** START OF Given material **
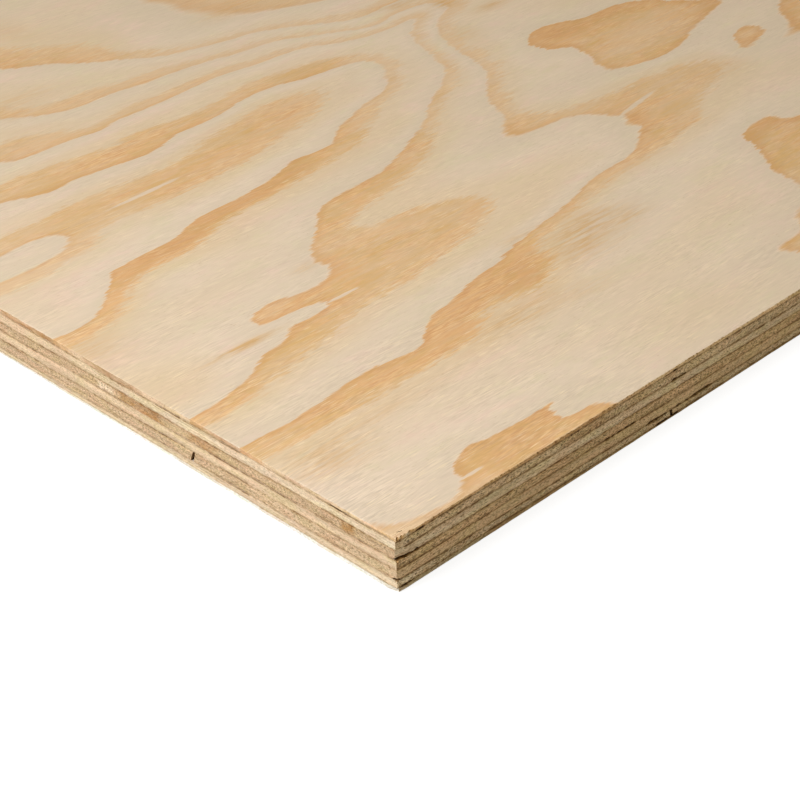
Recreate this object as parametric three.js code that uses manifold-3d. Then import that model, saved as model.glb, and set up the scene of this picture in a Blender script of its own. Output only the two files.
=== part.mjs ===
// A full sheet of sanded seven-ply pine plywood, 23/32 in by 4 ft by 8 ft.
//
// Millimetres, +Z up. X runs along the grain of the face, Y across it, and the origin lies on the
// floor under the middle of the sheet. The plies are laid up from the back to the face with their
// grain crossed, each one a veneer of its own thickness, and a film of glue fills the thin line
// between two of them. The sheet is trimmed square, so all seven share one outline, and the cut
// shows what lies inside: an open joint between two strips of the lower core, a split in the lower
// crossband, and pockets where a veneer edge had broken away beside a glue line.
import * as THREE from 'three';
import { mergeVertices } from 'three/addons/utils/BufferGeometryUtils.js';
import Module from 'manifold-3d';

const wasm = await Module();
wasm.setup();

// The sheet as trimmed.
const sheetLength = 2438.4; // along the face grain
const sheetWidth = 1219.2; // across the face grain

// Veneer thicknesses after pressing and sanding, and the cured glue between them.
const faceThickness = 1.3;
const upperCrossbandThickness = 2.9;
const upperCoreThickness = 3.2;
const centreCrossbandThickness = 3.2;
const lowerCoreThickness = 3.3;
const lowerCrossbandThickness = 2.7;
const backThickness = 1.06;
const glueLine = 0.1;

// The open joint where two strips of the lower core meet, seen on the short edge. It is widest at
// the edge, closes inside the sheet, and leans towards the near long edge as it rises. Its place is
// measured from that edge, at the middle of the veneer.
const coreJointOffset = 84.7;
const coreJointWidth = 1.0;
const coreJointDepth = 120;
const coreJointLean = 1.2; // from the bottom of the veneer to its top

// A split along the grain of the lower crossband, seen on the long edge. It leans in the same way,
// and its place is measured from the near short edge.
const splitOffset = 119.2;
const splitWidth = 0.8;
const splitDepth = 14;
const splitLean = 0.5;

// Pockets in the long edge beside a glue line. Each is a lens that runs along the edge, from start
// to end measured from the near short edge, and opens by its height into the veneer that it is in.
const pocketDepth = 3;
const cornerPocket = { start: -7.6, end: 7.6, height: 0.62 };
const corePockets = [
  { start: 107.2, end: 116.6, height: 0.5 },
  { start: 128.3, end: 139.6, height: 0.45 },
];
const crossbandPocket = { start: 118.5, end: 125.6, height: 0.35 };

const notchOverlap = 1; // how far a notch's cutter stands out past the edge, and above and below

const ballSides = 20; // facets round a pocket
const ballRings = 10;

const veneerColours = {
  face: 0xdcc3a0,
  crossband: 0xd9bd93,
  core: 0xb99a72,
  back: 0xcbb08a,
};

// The plies from the floor up. A notch is cut through the veneer from its edge, and a pocket is
// sunk into its bottom or top.
const layup = [
  { name: 'back_ply', veneer: 'back', thickness: backThickness },
  {
    name: 'lower_crossband',
    veneer: 'crossband',
    thickness: lowerCrossbandThickness,
    longEdgeNotches: [
      { offset: splitOffset, width: splitWidth, depth: splitDepth, lean: splitLean },
    ],
  },
  {
    name: 'lower_core',
    veneer: 'core',
    thickness: lowerCoreThickness,
    shortEdgeNotches: [
      {
        offset: coreJointOffset,
        width: coreJointWidth,
        depth: coreJointDepth,
        lean: coreJointLean,
      },
    ],
    bottomPockets: corePockets,
  },
  {
    name: 'centre_crossband',
    veneer: 'crossband',
    thickness: centreCrossbandThickness,
    topPockets: [cornerPocket],
  },
  { name: 'upper_core', veneer: 'core', thickness: upperCoreThickness },
  {
    name: 'upper_crossband',
    veneer: 'crossband',
    thickness: upperCrossbandThickness,
    bottomPockets: [crossbandPocket],
  },
  { name: 'face_ply', veneer: 'face', thickness: faceThickness },
];

// The veneer before anything is cut from its edges, trimmed to the sheet's outline.
function trimmedBlank(thickness) {
  const blank = new THREE.BoxGeometry(sheetLength, sheetWidth, thickness);
  blank.translate(0, 0, thickness / 2);
  return blank;
}

// The wedge that leaves a notch: a triangle with its mouth on the y axis and its point along x,
// pulled up through the veneer and sheared along y by the notch's lean. The mouth is carried on
// outward at the same flare, so that the notch has its width where it meets the edge.
function notchWedge({ width, depth, lean }, thickness) {
  const halfMouth = (width / 2) * ((depth + notchOverlap) / depth);
  const outline = new THREE.Shape();
  outline.moveTo(-notchOverlap, -halfMouth);
  outline.lineTo(depth, 0);
  outline.lineTo(-notchOverlap, halfMouth);
  outline.closePath();
  const wedge = new THREE.ExtrudeGeometry(outline, {
    depth: thickness + 2 * notchOverlap,
    bevelEnabled: false,
  });
  wedge.translate(0, 0, -thickness / 2 - notchOverlap);
  wedge.applyMatrix4(new THREE.Matrix4().makeShear(0, 0, 0, 0, 0, -lean / thickness));
  wedge.translate(0, 0, thickness / 2);
  return wedge;
}

// A notch in the short edge, its place measured along that edge from the near corner.
function shortEdgeWedge(notch, thickness) {
  const wedge = notchWedge(notch, thickness);
  wedge.translate(-sheetLength / 2, notch.offset - sheetWidth / 2, 0);
  return wedge;
}

// A notch in the long edge: the same wedge turned to point along y, mirrored so that it leans
// towards the near corner too.
function longEdgeWedge(notch, thickness) {
  const wedge = notchWedge({ ...notch, lean: -notch.lean }, thickness);
  wedge.rotateZ(Math.PI / 2);
  wedge.translate(notch.offset - sheetLength / 2, -sheetWidth / 2, 0);
  return wedge;
}

// The lens that leaves a pocket, centred on the long edge at the height of one side of the ply.
function pocketLens({ start, end, height }, sideHeight) {
  const lens = new THREE.SphereGeometry(1, ballSides, ballRings);
  lens.scale((end - start) / 2, pocketDepth, height);
  lens.translate((start + end) / 2 - sheetLength / 2, -sheetWidth / 2, sideHeight);
  return lens;
}

// A closed mesh as a solid that can be cut.
function solidOf(geometry) {
  const bare = geometry.clone();
  bare.deleteAttribute('normal');
  bare.deleteAttribute('uv');
  const merged = mergeVertices(bare);
  return new wasm.Manifold(
    new wasm.Mesh({
      numProp: 3,
      vertProperties: merged.attributes.position.array,
      triVerts: new Uint32Array(merged.index.array),
    }),
  );
}

// A solid back as a mesh's geometry.
function geometryOf(solid) {
  const mesh = solid.getMesh();
  const geometry = new THREE.BufferGeometry();
  geometry.setAttribute('position', new THREE.BufferAttribute(mesh.vertProperties, 3));
  geometry.setIndex(new THREE.BufferAttribute(mesh.triVerts, 1));
  geometry.computeVertexNormals();
  return geometry;
}

// One veneer: the trimmed blank less its notches and its pockets.
function veneerGeometry(ply) {
  const { thickness, longEdgeNotches = [], shortEdgeNotches = [] } = ply;
  const { bottomPockets = [], topPockets = [] } = ply;
  const blank = trimmedBlank(thickness);
  const cutters = [
    ...longEdgeNotches.map((notch) => longEdgeWedge(notch, thickness)),
    ...shortEdgeNotches.map((notch) => shortEdgeWedge(notch, thickness)),
    ...bottomPockets.map((pocket) => pocketLens(pocket, 0)),
    ...topPockets.map((pocket) => pocketLens(pocket, thickness)),
  ];
  if (cutters.length === 0) return blank;
  return geometryOf(
    cutters.reduce((solid, cutter) => solid.subtract(solidOf(cutter)), solidOf(blank)),
  );
}

const sheet = new THREE.Group();
let height = 0;
for (const ply of layup) {
  const material = new THREE.MeshStandardMaterial({
    color: veneerColours[ply.veneer],
    roughness: 0.75,
    metalness: 0,
  });
  const mesh = new THREE.Mesh(veneerGeometry(ply), material);
  mesh.name = ply.name;
  mesh.position.z = height;
  sheet.add(mesh);
  height += ply.thickness + glueLine;
}

export default sheet;
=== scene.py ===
import math

import bpy
import numpy as np
from mathutils import Matrix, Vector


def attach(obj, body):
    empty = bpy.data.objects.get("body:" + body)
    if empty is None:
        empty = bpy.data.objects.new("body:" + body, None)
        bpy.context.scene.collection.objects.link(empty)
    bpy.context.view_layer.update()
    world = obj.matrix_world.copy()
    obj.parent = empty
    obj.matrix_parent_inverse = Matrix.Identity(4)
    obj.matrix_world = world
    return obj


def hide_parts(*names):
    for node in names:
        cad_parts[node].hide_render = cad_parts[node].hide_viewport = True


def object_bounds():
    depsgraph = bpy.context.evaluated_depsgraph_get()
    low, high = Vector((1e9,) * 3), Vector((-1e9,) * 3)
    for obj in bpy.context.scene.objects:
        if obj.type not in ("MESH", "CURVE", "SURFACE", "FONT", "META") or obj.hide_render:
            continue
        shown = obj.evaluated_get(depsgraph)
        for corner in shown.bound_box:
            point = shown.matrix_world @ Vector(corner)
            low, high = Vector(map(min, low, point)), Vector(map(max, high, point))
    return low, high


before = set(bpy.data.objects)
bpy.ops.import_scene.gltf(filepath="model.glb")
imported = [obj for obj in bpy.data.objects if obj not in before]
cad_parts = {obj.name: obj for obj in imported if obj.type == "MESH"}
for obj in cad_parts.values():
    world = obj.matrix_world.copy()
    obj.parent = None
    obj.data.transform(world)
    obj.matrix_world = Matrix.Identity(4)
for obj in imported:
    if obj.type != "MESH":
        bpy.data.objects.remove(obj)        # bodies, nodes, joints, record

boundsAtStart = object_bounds()
print("frame loaded")

# Lengths below are millimetres. u runs along the sheet and v across it, both from the near corner,
# and z is the height above the floor.
lowest, highest = (np.array(corner) * 1000 for corner in boundsAtStart)
sheetLength, sheetWidth, sheetHeight = highest - lowest
metres = 0.001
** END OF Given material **
*Directions*
Quote only the lines running from the line that holds "const sheet = new THREE.Group();" to the line that holds "obj.data.transform(world)", both ends included.

*Response*
const sheet = new THREE.Group();
let height = 0;
for (const ply of layup) {
  const material = new THREE.MeshStandardMaterial({
    color: veneerColours[ply.veneer],
    roughness: 0.75,
    metalness: 0,
  });
  const mesh = new THREE.Mesh(veneerGeometry(ply), material);
  mesh.name = ply.name;
  mesh.position.z = height;
  sheet.add(mesh);
  height += ply.thickness + glueLine;
}

export default sheet;
=== scene.py ===
import math

import bpy
import numpy as np
from mathutils import Matrix, Vector


def attach(obj, body):
    empty = bpy.data.objects.get("body:" + body)
    if empty is None:
        empty = bpy.data.objects.new("body:" + body, None)
        bpy.context.scene.collection.objects.link(empty)
    bpy.context.view_layer.update()
    world = obj.matrix_world.copy()
    obj.parent = empty
    obj.matrix_parent_inverse = Matrix.Identity(4)
    obj.matrix_world = world
    return obj


def hide_parts(*names):
    for node in names:
        cad_parts[node].hide_render = cad_parts[node].hide_viewport = True


def object_bounds():
    depsgraph = bpy.context.evaluated_depsgraph_get()
    low, high = Vector((1e9,) * 3), Vector((-1e9,) * 3)
    for obj in bpy.context.scene.objects:
        if obj.type not in ("MESH", "CURVE", "SURFACE", "FONT", "META") or obj.hide_render:
            continue
        shown = obj.evaluated_get(depsgraph)
        for corner in shown.bound_box:
            point = shown.matrix_world @ Vector(corner)
            low, high = Vector(map(min, low, point)), Vector(map(max, high, point))
    return low, high


before = set(bpy.data.objects)
bpy.ops.import_scene.gltf(filepath="model.glb")
imported = [obj for obj in bpy.data.objects if obj not in before]
cad_parts = {obj.name: obj for obj in imported if obj.type == "MESH"}
for obj in cad_parts.values():
    world = obj.matrix_world.copy()
    obj.parent = None
    obj.data.transform(world)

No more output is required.